Revision as of 10:12, 19 June 2011

The Aftermath is an amateur press publication by Edith Miniter.

The Aftermath appeared in the U.S.A. in November 1921. It recounts the events of the Boston national Amateur Convention for the Amateur Press and the talk that H. P. Lovecraft gave at this event. This issue of The Aftermath is dedicated to him in chapter headings and to all readers.

Lovecraft later returned the favour and wrote a tribute to Edith Miniter on her passing in 1934. She had the occasion to tell him of several superstitions during a trip he took to visit her, such as the "whippoorwill" myth which appears in The Dunwich Horror. Lovecraft writes, "Mrs.
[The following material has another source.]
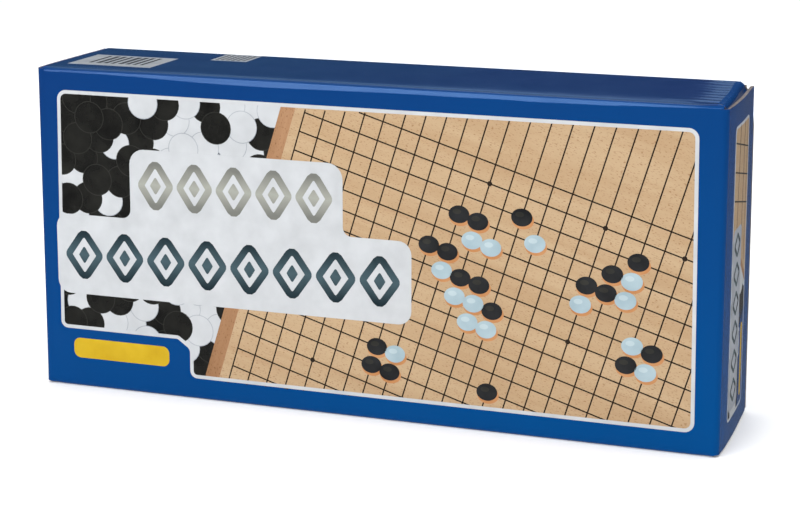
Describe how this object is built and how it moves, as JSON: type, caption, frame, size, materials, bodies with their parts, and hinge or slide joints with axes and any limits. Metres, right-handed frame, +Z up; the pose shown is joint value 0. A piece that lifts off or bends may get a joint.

Miniter supplied many legends and particulars which no guidebook could furnish - it was on this occasion (1923) that I first heard of the rustic superstition which asserts that window-panes slowly absorb and retain the likeness of those who habitually sit by then, year after year."

Hippoocampus Press released a collection of Edith Miniter's writings in 1020 She wrote gothic short fiction, essays and articles, and a humourous parody of Lovecraft called "Falco Ossifracus", under the name "Mr. Goodgulle", which Lovecraft enjoyed. It appeared in another of Mrs. Miniter's publication, The Muffin Man.